--- Start of Data provided ---

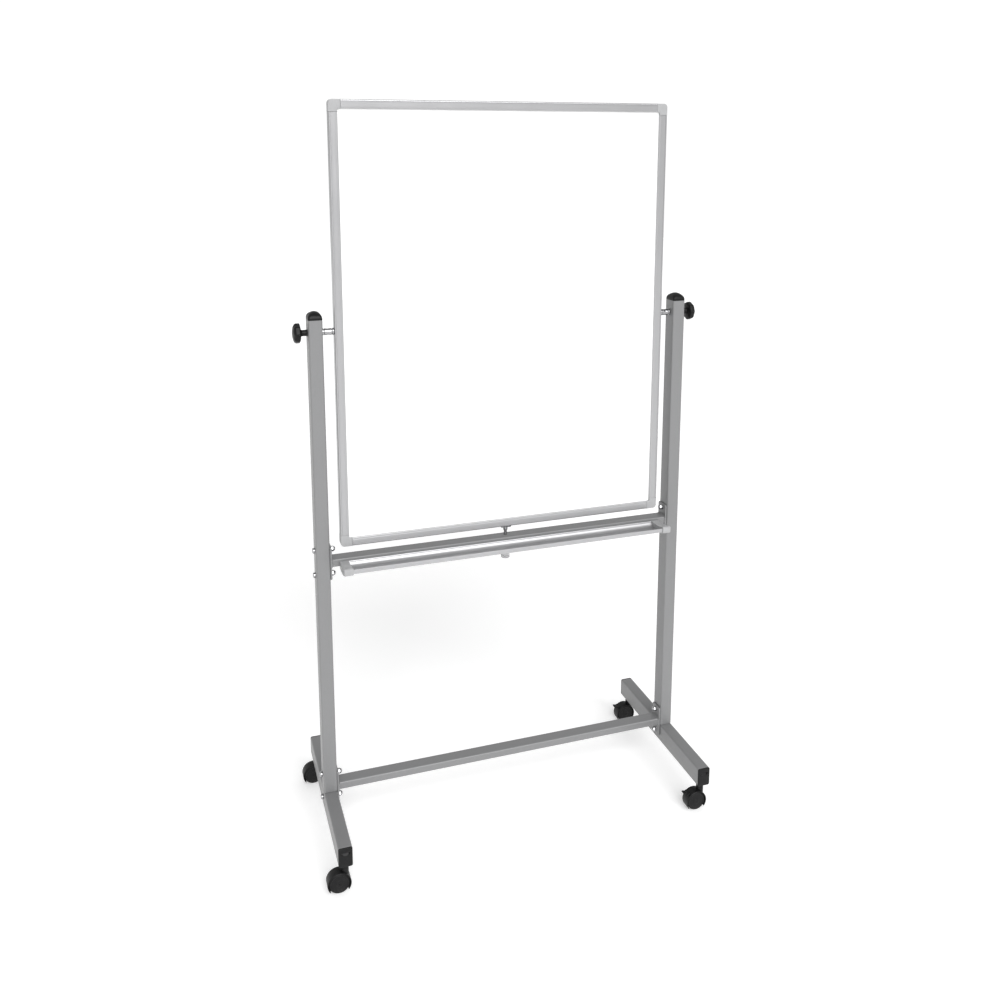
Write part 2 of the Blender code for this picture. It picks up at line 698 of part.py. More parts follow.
def main():
    stand()
    board()
    for side, sign in (("left", -1), ("right", 1)):
        pivot_stud(side, sign)
        clamp_knob(side, sign)
        for end, direction in (("front", -1), ("rear", 1)):
            caster(side, end, sign, direction, side == "right")


clear_scene()
MATERIALS = {name: make_material(name) for name in LOOKS}
main()
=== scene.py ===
import json
import math
import random

import bmesh
import bpy
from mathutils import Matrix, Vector


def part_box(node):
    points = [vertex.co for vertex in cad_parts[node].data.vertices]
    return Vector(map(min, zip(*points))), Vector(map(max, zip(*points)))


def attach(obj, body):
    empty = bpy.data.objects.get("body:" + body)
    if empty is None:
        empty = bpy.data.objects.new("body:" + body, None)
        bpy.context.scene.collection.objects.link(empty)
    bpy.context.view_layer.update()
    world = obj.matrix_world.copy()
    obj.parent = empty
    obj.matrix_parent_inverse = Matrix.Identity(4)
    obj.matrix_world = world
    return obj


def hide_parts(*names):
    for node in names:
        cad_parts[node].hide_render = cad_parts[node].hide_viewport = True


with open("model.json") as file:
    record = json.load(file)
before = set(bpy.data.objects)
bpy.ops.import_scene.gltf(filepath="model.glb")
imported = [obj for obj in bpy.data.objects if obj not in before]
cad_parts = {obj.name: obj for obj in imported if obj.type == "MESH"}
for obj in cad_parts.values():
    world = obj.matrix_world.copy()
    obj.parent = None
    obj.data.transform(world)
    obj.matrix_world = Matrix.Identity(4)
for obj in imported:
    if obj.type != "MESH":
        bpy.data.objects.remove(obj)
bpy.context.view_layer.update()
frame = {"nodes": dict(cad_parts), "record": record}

record = frame["record"]
bodyOf = {node: body for body, nodes in record["behaviour"]["bodies"].items() for node in nodes}
sides = (("left", -1), ("right", 1))
ends = (("front", -1), ("rear", 1))
gap = 0.0003
print("frame loaded:", len(frame["nodes"]), "nodes")


# ---- shader helpers

class Wire:
    # one output socket that can be added, subtracted and multiplied
    def __init__(self, look, socket):
        self.look = look
        self.socket = socket

    def combine(self, operation, other, swapped=False):
        first, second = (other, self) if swapped else (self, other)
        return self.look.add("ShaderNodeMath", {"operation": operation}, {0: first, 1: second})

    def __add__(self, other):
        return self.combine("ADD", other)

    def __radd__(self, other):
        return self.combine("ADD", other, True)

    def __sub__(self, other):
        return self.combine("SUBTRACT", other)

    def __rsub__(self, other):
        return self.combine("SUBTRACT", other, True)

    def __mul__(self, other):
        return self.combine("MULTIPLY", other)

    def __rmul__(self, other):
        return self.combine("MULTIPLY", other, True)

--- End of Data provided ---

Problem to solve:
Transcribe exactly, and only, the lines beginning at the line containing "clamp_knob(side, sign)" and ending at the line containing "imported = [obj", both inclusive.

Reply:
        clamp_knob(side, sign)
        for end, direction in (("front", -1), ("rear", 1)):
            caster(side, end, sign, direction, side == "right")


clear_scene()
MATERIALS = {name: make_material(name) for name in LOOKS}
main()
=== scene.py ===
import json
import math
import random

import bmesh
import bpy
from mathutils import Matrix, Vector


def part_box(node):
    points = [vertex.co for vertex in cad_parts[node].data.vertices]
    return Vector(map(min, zip(*points))), Vector(map(max, zip(*points)))


def attach(obj, body):
    empty = bpy.data.objects.get("body:" + body)
    if empty is None:
        empty = bpy.data.objects.new("body:" + body, None)
        bpy.context.scene.collection.objects.link(empty)
    bpy.context.view_layer.update()
    world = obj.matrix_world.copy()
    obj.parent = empty
    obj.matrix_parent_inverse = Matrix.Identity(4)
    obj.matrix_world = world
    return obj


def hide_parts(*names):
    for node in names:
        cad_parts[node].hide_render = cad_parts[node].hide_viewport = True


with open("model.json") as file:
    record = json.load(file)
before = set(bpy.data.objects)
bpy.ops.import_scene.gltf(filepath="model.glb")
imported = [obj for obj in bpy.data.objects if obj not in before]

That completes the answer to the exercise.